Svoltosi tra il 1932 e il 1972, ebbe ad oggetto lo studio dell’evoluzione della sifilide non curata nella popolazione maschile nera della cittadina statunitense, venne effettuato con lo scopo di verificare gli effetti della progressione naturale della malattia su un corpo infetto non curato.
Per gli esperimenti vennero reclutati 399 inconsapevoli mezzadri afroamericani malati di sifilide e 201 sani (come gruppo di controllo), i quali furono seguiti dalle autorità coinvolte per capire l’evoluzione della malattia e i suoi reali effetti anche nella speranza di giustificare i programmi di trattamento sulla popolazione nera.[1]
Sebbene nel 1940 fosse stata provata l’efficacia della penicillina come cura della malattia, i medici proseguirono nel programma di studio, seppur consapevoli che avrebbe portato a un disastro sia sul piano sanitario che su quello sociale.
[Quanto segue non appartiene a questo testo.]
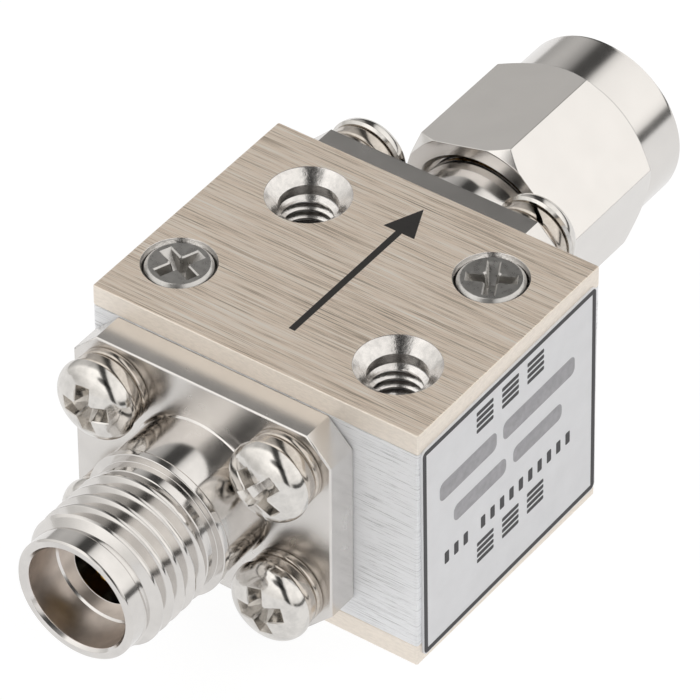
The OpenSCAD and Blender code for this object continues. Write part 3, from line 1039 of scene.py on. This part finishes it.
class ISOLATOR_OT_cover_screws(bpy.types.Operator):
    """Builds the countersunk screws that hold the covers"""

    bl_idname = "isolator.cover_screws"
    bl_label = "Cover screws"

    def execute(self, context):
        steel = plated("nickel_plated_tumbled", colour("cover_screw"), (0.2, 0.38), 0.3, 0.005)
        head = TOP - 0.012
        thread_r = 0.77
        tip = -3.6
        for side, place in (("top", Matrix()), ("bottom", UNDER)):
            whole = bmesh.new()
            for spot, turn in zip(COVER_SPOTS, COVER_TURNS):
                blank = lathe([
                    (tip, 0), (tip, thread_r - 0.3), (tip + 0.3, thread_r), (-0.8, thread_r),
                    (-0.15, 1.42, 0.03), (0, 1.27, 0.03), (0, 0),
                ], 72, closed=False)
                cutter = cross_cutter([
                    (even(0.3), 0.63, 2.17), (even(0.03), 0.63, 2.17), (even(-0.06), 0.45, 2.0),
                    (even(-0.3), 0.36, 1.7), (even(-0.7), 0.25, 0.7),
                ], turn)
                add_shape(whole, carve(blank, cutter), place @ Matrix.Translation((*spot, head)))
            keep(
                whole, f"{side}_countersunk_screws", steel, "block",
                (f"{side}_cover_screws",), smooth=30,
            )
        return {"FINISHED"}


def printed_bar(width, height, corner, thickness):
    """Flat bar with rounded corners about the origin, standing on Z = 0."""
    return bar((0, 0, thickness / 2), (width, height, thickness), corner, segments=5)


class ISOLATOR_OT_label(bpy.types.Operator):
    """Builds the film label with its printed border and plain bars"""

    bl_idname = "isolator.label"
    bl_label = "Label"

    def execute(self, context):
        size = sizes()
        width = 12.05
        height = 10.85
        corner = 0.27
        film = 0.092
        ink = 0.006
        margin = 0.05
        tilt = math.radians(1.0)
        line = size["label_line"]
        sheet = satin(
            "label_film", colour("film"), 0.38, 1.2, 0.05, Coat_Weight=0.15, Coat_Roughness=0.25)
        dark = satin("label_ink", colour("ink"), 0.5, 0.12, 0.25)
        soft = satin("label_soft_ink", colour("soft_ink"), 0.5, 0.3, 0.2)
        middle = (LABEL_LOW + LABEL_HIGH) / 2
        place = (
            Matrix.Translation((BLOCK_HIGH.x, middle.y, middle.z))
            @ Matrix(((0, 0, 1, 0), (1, 0, 0, 0), (0, 1, 0, 0), (0, 0, 0, 1)))
            @ Matrix.Rotation(tilt, 4, "Z")
        )
        body = bmesh.new()
        add_shape(body, printed_bar(width, height, corner, film), place)
        keep(body, "film_label", sheet, "block", ("label",))
        raised = place @ Matrix.Translation((0, 0, film))
        border = printed_bar(width - 2 * margin, height - 2 * margin, corner - 0.04, ink)
        border.normal_update()
        faces = [f for f in border.faces if abs(f.normal.z) > 0.9]
        bmesh.ops.inset_individual(border, faces=faces, thickness=line, use_even_offset=True)
        inner = [f for f in faces if f.is_valid]
        rims = [e for f in inner for e in f.edges]
        bmesh.ops.delete(border, geom=inner, context="FACES_ONLY")
        bmesh.ops.bridge_loops(border, edges=rims)
        whole = bmesh.new()
        add_shape(whole, border, raised)
        # Plain bars: (middle along, middle up, width, height, how many, step to the next)
        stacks = [(x, y, 1.15, 0.2, 4, (0, 0.3)) for y in (3.8, -3.15) for x in (-1.75, 0.0, 1.75)]
        marks = [(-4.4, -1.26, 0.3, 0.62, 3, (0.65, 0)), (-1.9, -1.26, 0.3, 0.62, 10, (0.66, 0))]
        for x, y, w, h, count, (across, up) in stacks + marks:
            for i in range(count):
                spot = Matrix.Translation((x + i * across, y + i * up, 0))
                add_shape(whole, printed_bar(w, h, 0.06, ink), raised @ spot)
        keep(whole, "label_print", dark, "block")
        faint = bmesh.new()
        faint_bars = [
            (-2.9, 2.4, 3.9, 0.95), (2.0, 2.4, 5.0, 0.95), (-2.1, 0.6, 3.6, 0.85), (1.9, 0.6, 3.4, 0.85),
        ]
        for x, y, w, h in faint_bars:
            add_shape(faint, printed_bar(w, h, 0.3, ink), raised @ Matrix.Translation((x, y, 0)))
        keep(faint, "label_faint_print", soft, "block")
        return {"FINISHED"}


class ISOLATOR_OT_arrow(bpy.types.Operator):
    """Builds the direction arrow printed on the top cover"""

    bl_idname = "isolator.arrow"
    bl_label = "Direction arrow"

    def execute(self, context):
        size = sizes()
        length = size["arrow_length"]
        line = size["arrow_line"]
        head = size["arrow_head"]
        ink = satin("arrow_ink", colour("arrow"), 0.55, 0.15, 0.3)
        head_length = head * 1.15
        tip_r = head_length * 2 / 3
        reach = length - head_length
        shape = bmesh.new()
        bmesh.ops.create_grid(
            shape, x_segments=1, y_segments=1, size=0.5,
            matrix=Matrix.Translation((0, -length / 2 + reach / 2, 0))
            @ Matrix.Diagonal((line, reach, 1, 1)),
        )
        tip = bmesh.ops.create_circle(shape, cap_ends=True, segments=3, radius=1)["verts"]
        bmesh.ops.transform(
            shape, verts=tip,
            matrix=Matrix.Translation((0, length / 2 - tip_r, 0))
            @ Matrix.Diagonal((head / math.sqrt(3), tip_r, 1, 1)),
        )
        grown = bmesh.ops.extrude_face_region(shape, geom=list(shape.faces), use_keep_orig=True)["geom"]
        bmesh.ops.translate(
            shape, vec=(0, 0, PRINT_ROOM), verts=[g for g in grown if isinstance(g, bmesh.types.BMVert)])
        whole = bmesh.new()
        add_shape(whole, shape, Matrix.Translation((1.6, 0.6, TOP - PRINT_ROOM - 0.0005)))
        keep(whole, "direction_arrow", ink, "block")
        return {"FINISHED"}


class ISOLATOR_OT_inner_parts(bpy.types.Operator):
    """Gives the contacts, beads, ring and the sealed magnetic junction their finishes"""

    bl_idname = "isolator.inner_parts"
    bl_label = "Contacts and junction"

    def execute(self, context):
        gold = plated("gold_plated_contact", colour("gold"), (0.15, 0.3), 0.2, 0.002)
        bronze = plated("spring_bronze_bright", opaque("C79A5B"), (0.2, 0.35), 0.3, 0.003)
        copper = plated("copper_strip_etched", opaque("D08E5A"), (0.3, 0.45), 0.4, 0.003)
        magnet = plated("magnet_nickel_plated", opaque("C9CBCD"), (0.2, 0.35), 0.6, 0.004)
        pole = turned_metal("pole_steel_turned", opaque("A9ABAD"), (0.3, 0.42), 0.001)
        ferrite = satin("ferrite_ground", opaque("3A3A3C"), 0.45, 0.2, 0.3)
        ceramic = satin("load_ceramic", opaque("E7E4DC"), 0.5, 0.3, 0.06)
        bead = satin("bead_insulator", opaque("E9E2D2"), 0.42, 0.5, 0.05)
        for material, nodes in (
            (gold, ("jack_contact", "plug_pin")),
            (bronze, ("retaining_ring",)),
            (copper, ("centre_conductor",)),
            (magnet, ("top_magnet", "bottom_magnet")),
            (pole, ("top_pole_piece", "bottom_pole_piece")),
            (ferrite, ("top_ferrite", "bottom_ferrite")),
            (ceramic, ("load",)),
            (bead, ("jack_bead", "plug_bead")),
        ):
            for node in nodes:
                dress(node, material)
        return {"FINISHED"}


class ISOLATOR_OT_stage(bpy.types.Operator):
    """Builds the pale floor, the soft studio light and the camera"""

    bl_idname = "isolator.stage"
    bl_label = "Floor, light and camera"

    def execute(self, context):
        self.floor()
        self.light()
        self.camera()
        context.scene.view_settings.view_transform = "Standard"
        return {"FINISHED"}

    def floor(self):
        """A pale table top that shows white to the camera and in mirrors, and keeps a soft shadow."""
        radius = 0.16
        below = 0.00001
        white_level = 1.12
        camera_share = 0.82
        mirror_share = 0.68
        shape = bmesh.new()
        bmesh.ops.create_circle(
            shape, cap_ends=True, segments=96, radius=radius, matrix=Matrix.Translation((0, 0, -below)))
        mesh = bpy.data.meshes.new("studio_floor")
        shape.to_mesh(mesh)
        shape.free()
        material = bpy.data.materials.new("studio_floor_matte")
        material.use_nodes = True
        tree = material.node_tree
        tree.nodes.clear()
        paths = add(tree, "LightPath")
        plain = add(tree, "BsdfDiffuse", {"Color": colour("floor")})
        white = add(tree, "Emission", {"Color": WHITE, "Strength": white_level})
        mirrored = add(tree, "Math", {"operation": "MULTIPLY", 1: mirror_share}, {
            0: paths.outputs["Is Glossy Ray"],
        })
        share = add(tree, "Math", {"operation": "MULTIPLY_ADD", 1: camera_share}, {
            0: paths.outputs["Is Camera Ray"], 2: mirrored.outputs[0],
        })
        mixed = add(tree, "MixShader", {}, {
            "Fac": share.outputs[0], 1: plain.outputs[0], 2: white.outputs[0],
        })
        add(tree, "OutputMaterial", {}, {"Surface": mixed.outputs[0]})
        mesh.materials.append(material)
        new_object("studio_floor", mesh)

    def light(self):
        """Two large soft boxes overhead with a dark gap between them, which the polished steel mirrors."""
        world = bpy.data.worlds.new("light_tent")
        world.use_nodes = True
        bpy.context.scene.world = world
        tree = world.node_tree
        tree.nodes.clear()
        where = add(tree, "TexCoord").outputs["Generated"]
        to_right = (0.88, 0.47, -0.03)
        across = add(tree, "VectorMath", {"operation": "DOT_PRODUCT", 1: to_right}, {0: where})
        share = add(tree, "MapRange", {"From Min": -1.0}, {"Value": across.outputs["Value"]})
        warm = (1.0, 0.985, 0.96)
        # Bands of (place from left to right, level): the dark gap is the same in front and behind
        gap = [(-0.15, 0.32), (-0.08, 0.07), (0.12, 0.06), (0.19, 0.85)]
        halves = []
        for bands in (
            [(-1, 0.95), (-0.7, 1.3), (-0.24, 1.42), *gap, (0.3, 1.2), (1, 1.05)],
            [(-1, 0.78), (-0.5, 0.66), (-0.26, 0.56), *gap, (0.3, 1.12), (1, 1.25)],
        ):
            halves.append(stops(add(tree, "ValToRGB", {}, {"Fac": share.outputs["Result"]}), [
                ((place + 1) / 2, scaled(warm, level)) for place, level in bands
            ]).outputs["Color"])
        parts = add(tree, "SeparateXYZ", {}, {"Vector": where})
        back = add(tree, "MapRange", {"From Min": -0.12, "From Max": 0.12}, {
            "Value": parts.outputs["Y"],
        })
        tent = add(tree, "Mix", {"data_type": "RGBA"}, {
            0: back.outputs["Result"], 6: halves[0], 7: halves[1],
        }).outputs[2]
        level = add(tree, "MapRange", {"From Min": 0.02, "From Max": 0.3, "To Min": 0.7}, {
            "Value": parts.outputs["Z"],
        }).outputs["Result"]
        # Right of the gap, the far table edge is a narrow dark line
        right = add(tree, "MapRange", {"From Min": 0.3, "From Max": 0.5}, {
            "Value": across.outputs["Value"],
        })
        line = add(tree, "MapRange", {"From Min": 0.09, "From Max": 0.14, "To Min": 0.12}, {
            "Value": parts.outputs["Z"],
        })
        shade = add(tree, "Mix", {"data_type": "FLOAT", 2: 1.0}, {
            0: right.outputs["Result"], 3: line.outputs["Result"],
        })
        level = add(tree, "Math", {"operation": "MULTIPLY"}, {
            0: level, 1: shade.outputs[0],
        }).outputs[0]
        # The camera and its stand darken two spots of the tent: (direction, inner, outer, level)
        for spot, inner, outer, left in (
            ((0.15, -0.64, 0.75), 10, 18, 0.15),
            ((0.44, -0.61, 0.65), 6, 12, 0.25),
        ):
            near = add(tree, "VectorMath", {"operation": "DOT_PRODUCT", 1: spot}, {0: where})
            shade = add(tree, "MapRange", {
                "From Min": math.cos(math.radians(outer)), "From Max": math.cos(math.radians(inner)),
                "To Min": 1.0, "To Max": left,
            }, {"Value": near.outputs["Value"]})
            level = add(tree, "Math", {"operation": "MULTIPLY"}, {
                0: level, 1: shade.outputs["Result"],
            }).outputs[0]
        paths = add(tree, "LightPath")
        lit = add(tree, "Background", {}, {"Color": tent, "Strength": level})
        white = add(tree, "Background", {"Color": WHITE, "Strength": 1.0})
        mixed = add(tree, "MixShader", {}, {
            "Fac": paths.outputs["Is Camera Ray"], 1: lit.outputs[0], 2: white.outputs[0],
        })
        add(tree, "OutputWorld", {}, {"Surface": mixed.outputs[0]})

    def camera(self):
        """The photograph's view, worked out from the block, the flange, the thread and the hexagon."""
        azimuth = math.radians(35.6901)
        elevation = math.radians(40.8405)
        roll = math.radians(-0.2734)
        focus = 7066.26
        photo_width = 700
        spot = Vector((0.12586, -0.17298, 0.19239))
        data = bpy.data.cameras.new("photo_camera")
        data.sensor_width = 36
        data.lens = focus / photo_width * data.sensor_width
        data.clip_start = 0.01
        data.clip_end = 10
        camera = new_object("photo_camera", data)
        turn = (
            Matrix.Rotation(azimuth, 4, "Z") @ Matrix.Rotation(math.pi / 2 - elevation, 4, "X")
            @ Matrix.Rotation(roll, 4, "Z")
        )
        camera.matrix_world = Matrix.Translation(spot) @ turn
        bpy.context.scene.camera = camera


STEPS = (
    ISOLATOR_OT_stage, ISOLATOR_OT_covers, ISOLATOR_OT_block, ISOLATOR_OT_jack, ISOLATOR_OT_plug,
    ISOLATOR_OT_nut, ISOLATOR_OT_flange_fasteners, ISOLATOR_OT_cover_screws, ISOLATOR_OT_label,
    ISOLATOR_OT_arrow, ISOLATOR_OT_inner_parts,
)


class VIEW3D_PT_isolator(bpy.types.Panel):
    """Buttons and settings in the 3D view's sidebar"""

    bl_label = "Coaxial isolator"
    bl_idname = "VIEW3D_PT_isolator"
    bl_space_type = "VIEW_3D"
    bl_region_type = "UI"
    bl_category = "Isolator"

    def draw(self, context):
        for step in STEPS:
            self.layout.operator(step.bl_idname)
        for group in (context.scene.isolator_sizes, context.scene.isolator_colours):
            box = self.layout.box()
            for name in group.__annotations__:
                box.prop(group, name)


CLASSES = (IsolatorSizes, IsolatorColours, *STEPS, VIEW3D_PT_isolator)


def register():
    """Registers the classes and hangs the settings on the scene."""
    for item in CLASSES:
        bpy.utils.register_class(item)
    bpy.types.Scene.isolator_sizes = bpy.props.PointerProperty(type=IsolatorSizes)
    bpy.types.Scene.isolator_colours = bpy.props.PointerProperty(type=IsolatorColours)


def unregister():
    """Takes the settings and the classes away again."""
    del bpy.types.Scene.isolator_colours
    del bpy.types.Scene.isolator_sizes
    for item in reversed(CLASSES):
        bpy.utils.unregister_class(item)


def main():
    register()
    bpy.ops.isolator.stage()
    bpy.ops.isolator.covers()
    bpy.ops.isolator.block()
    bpy.ops.isolator.jack()
    bpy.ops.isolator.plug()
    bpy.ops.isolator.nut()
    bpy.ops.isolator.flange_fasteners()
    bpy.ops.isolator.cover_screws()
    bpy.ops.isolator.label()
    bpy.ops.isolator.arrow()
    bpy.ops.isolator.inner_parts()


if __name__ == "__main__":
    main()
Nel 1947, la penicillina era ormai ampiamente utilizzata come cura universale per la sifilide, ma dal momento che l’accettazione di essa come cura avrebbe causato la chiusura dello studio di Tuskegee, gli studiosi continuarono per la propria strada impedendo anche agli altri neri della città di sottoporsi al trattamento con la penicillina.
Seguito da numerose autorità di vigilanza, lo studio di Tuskegee continuò le proprie attività fino al 1972, quando, dopo che la ricerca cadde sotto i riflettori dell’opinione pubblica, prendendo la prima pagina di tutte le testate nazionali, si concluse nel giro di un giorno. L’eredità del programma di ricerca fu la morte, seguita all’aggravarsi della sifilide, di numerosi uomini e la trasmissione della malattia attraverso i rapporti sessuali alle proprie donne, che una volta incinte, trasmisero una sifilide congenita ai propri nascituri.
Citato in seguito come “senza dubbio lo studio più infame nella ricerca biomedica nella storia degli Stati Uniti“, le vicende che ne seguirono portarono nel 1979 alla creazione del rapporto Belmont e l’istituzione dell’Office for Human Research Protections (OHRP). Inoltre portò all’adozione di una regolamentazione federale richiedente una commissione di revisione istituzionale per la tutela dei soggetti partecipi a sperimentazioni sul corpo umano. A gestire questa responsabilità sarà quindi incaricato in seguito l’OHRP, messo a sua volta come sezione interna del dipartimento della Salute e dei Servizi Umani degli Stati Uniti.
Lo studio fu un fallimento dal punto di vista scientifico. Dopo la guerra molti dei soggetti sifilitici alla fine avevano ricevuto dosi di penicillina e altri antibiotici nel corso di trattamenti per altre infezioni. Anche se non avevano ricevuto un’appropriata terapia, questo bastava per invalidare l’esperimento. Due anni prima che la storia diventasse pubblica il dottor James B. Lucas del Cdc dichiarava: “Nulla di quello che è stato appreso aiuterà a prevenire, trovare o curare un singolo caso di sifilide infettiva o ci porterà più vicini alla nostra missione di controllare le malattie veneree negli Stati Uniti.”
Nel 1997 l’allora presidente degli Stati Uniti Bill Clinton chiese ufficialmente scusa per l’accaduto a tutta la nazione.